2017年12月8日
九十後本地藝術陳嘉翹,創作媒介主要是錄像和裝置,作品圍繞對於生活情節的感受和幻想。她喜歡借用現成物或現成影像,以熟悉的物品或畫面令觀眾更容易進入作品。
最近她參與藝術家駐留計劃展覽《之後將會發生美好的事》(至12月18日,中環chi art space),與兩位活躍於武漢藝術圈的沙麗娜和何銳,以及新晉香港藝術家吳佳儒一起做展覽。
展覽英文名為The Best Is Yet to Come,讓她想起小時候很喜歡的at17。「這個展覽的中文名『之後將會發生美好的事』和『最好的尚未來臨』都帶着對未來的盼望。但我覺得前者來得更謙卑,因為它沒有比較哪個時刻更美好。如果你相信命運,會發生的事都是好事,或也能說會經歷到的都是好事。」
隨心所欲
她的作品《觀眾1號2號3號》是3個親手做的公仔,猶如三個觀眾。「原本是怕沒有人喜歡看我的作品,於是做三個人來陪着他們。我不想作品孤零零在展覽場地自己自言自語。沒人看見的作品可以說是不存在的,也是作品《因為你看見了我,我才看見自己》想要帶出的意思。

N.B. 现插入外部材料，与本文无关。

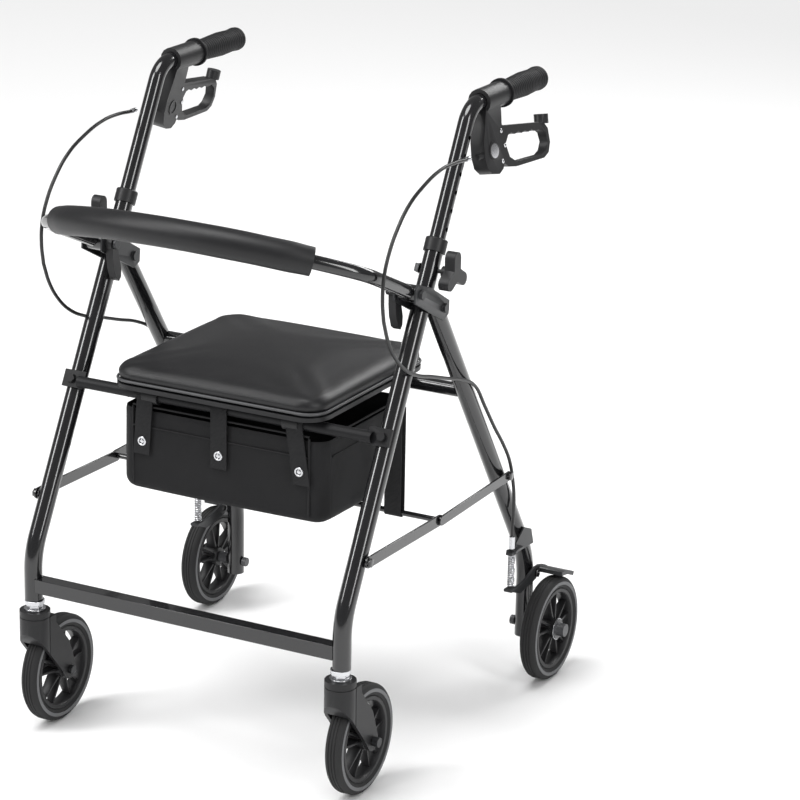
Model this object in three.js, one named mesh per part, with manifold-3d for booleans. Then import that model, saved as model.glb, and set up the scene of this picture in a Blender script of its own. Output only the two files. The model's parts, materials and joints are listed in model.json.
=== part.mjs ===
// Four-wheeled folding rollator walker with a padded seat, storage bag, backrest and loop brakes.
// Millimetres. +Z is up, -Y is the front (caster end), +X is the side of the user's left hand.
// The origin is on the floor, under the middle of the walker's box.
import * as THREE from 'three';
import { mergeVertices } from 'three/addons/utils/BufferGeometryUtils.js';
import Module from 'manifold-3d';

const wasm = await Module();
wasm.setup();

// ---------------------------------------------------------------- driving dimensions
const GAP = 0.3; // left between pieces that touch
const DEGREE = Math.PI / 180;

// Wheels
const WHEEL_RADIUS = 76.2; // six-inch wheels
const TYRE_WIDTH = 25;
const RIM_RADIUS = 60;
const RIM_WALL = 7;
const RIM_WIDTH = 21;
const HUB_RADIUS = 14;
const SPOKE_PAIRS = 5;
const SPOKE_HALF_ANGLE = 13;
const AXLE_RADIUS = 4;
const AXLE_BORE = 4.4;

// Casters
const CASTER_X = 241.5;
const CASTER_Y = -270.5;
const CASTER_TRAIL = 53.2;
const FORK_TOP = 180;
const FORK_HALF_WIDTH = 21;
const FORK_SLOT_HALF = 15.5;
const STEM_RADIUS = 6;

// Front legs
const LEG_X = 243;
const LEG_RADIUS = 12.7;
const LEG_BORE = 11.5;
const LEG_BOTTOM_Z = 195.1;
const LEG_KNEE_Z = 261.7;
const LEG_LEAN = 28 * DEGREE;
const LEG_BEND = 100;
const LEG_TOP = 516; // along the leaning part, from the knee
const BUSH_BOTTOM = 501.7;
const BUSH_TOP = 520.3;
const HEIGHT_BOLT = 477.7;
const CROSSBAR_SIDE = 20;
const CROSSBAR_Z = 218;

// Handles
const HANDLE_RADIUS = 11.1;
const HANDLE_BORE = 9.7;
const HANDLE_Z = 884.5;
const HANDLE_BEND = 42;
const HANDLE_FOOT = 262; // along the leg, from the knee
const HANDLE_END_Y = 262;
const GRIP_START_Y = 150;
const GRIP_END_Y = 266;
const HOLE_PITCH = 25.4;
const HOLE_COUNT = 6;
const HOLE_RADIUS = 3.2;

// Brake units, in a frame of their own: Y to the rear, Z up from the handle's axis
const BRAKE_Y = 105;
const BRAKE_TILT = 10.8 * DEGREE;
const BRAKE_SPLAY = 5 * DEGREE;
const CLAMP_START_Y = 87;
const CLAMP_END_Y = 149.5;
const CLAMP_RADIUS = 17;
const HOUSING_HALF_WIDTH = 11;
const LEVER_HALF_WIDTH = 7;
const LEVER_SLOT_HALF = 7.5;
const LEVER_PIVOT = [-10, -67];
const ADJUSTER_X = 5.5;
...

」
那些公仔看似怪怪又殘缺,亦不是故意的。「本來就很隨心去選喜歡的布料,然後回到工作室,也沒有多想就剪出要的布來縫。後來想作品有點像照鏡子吧,怎樣的人就做怎樣的作品,就是沒有辦法做出可愛的洋娃娃。他們很醜,可是很溫柔,如果你有把他們抱上手,是很好抱的!特別是大的那隻,我是跟着自己的尺寸量着做,可是手工有點差,所以有點畸形,可是我也滿喜歡。」
她的作品不止探討藝術家生存之道,亦是「怎樣才是藝術家,什麼才是藝術」。她想到,當一個觀眾走進展廳,看不明白最多想一句:「藝術嘅嘢我識條鐵咩」。於是,她的《神說有光便有了光》就是表達這種非必然的關係。「特別尷尬的是我才剛畢業,他們找我做展覽前,我只是一個剛大學畢業在打兼職的陳小姐,突然找我做展覽,我的頭銜便成為『香港年輕藝術家陳嘉翹』。藝術家裏那個『家』字讓我特別尷尬,自覺擔當不起這重量。所以展覽中也有很大部分在反思這個新的(暫時的?)身份。」
錄像筆友
她認為K11Art Foundation藝術家駐留計劃很有意思。「介紹了很多本地藝術機構,大至油街,本土至C&G apartment,新至PRÉCÉDÉÉ藝術空間,讓武漢藝術家短時間內了解香港的藝術生態。」
她和展覽其他藝術家一起到深圳和廣州作生態遊:「很深刻的是深圳的握手302,是一個做駐留項目的空間,位於草根社區,像我們的深水埗,但樓是兩倍的擠,中間有道人爬不過去的柏林圍牆,一牆之隔就是華僑城的豪宅。那藝術空間為一二百呎的小房間,一個廁所一張床,有很多小椅子,我們參觀都要站出走廊。他們並沒有一個像畫廊之類的展示空間,駐留藝術家的作品都在社區之中發生,讓我覺得特別有意思。」
跟當時駐留的藝術家董潔的對話,亦讓她感動,反思很多關於藝術工作者的身份與其責任和能力的事情。至於今次展覽,她指有趣的是跟吳佳儒的交流,兩人都喜歡拍下平常見到的有趣事物,而且很一致。「有時候我拍下什麼,一臉得戚給她看時,她會一臉有什麼了不起,給我看她的手機裏、剛剛拍下了一樣的畫面。就這樣我們決定合作一份作品,是關於二人看事物的異同。過程是我把以前拍下的某視頻傳給她,她回覆我一個視頻,有點像錄像的筆友。」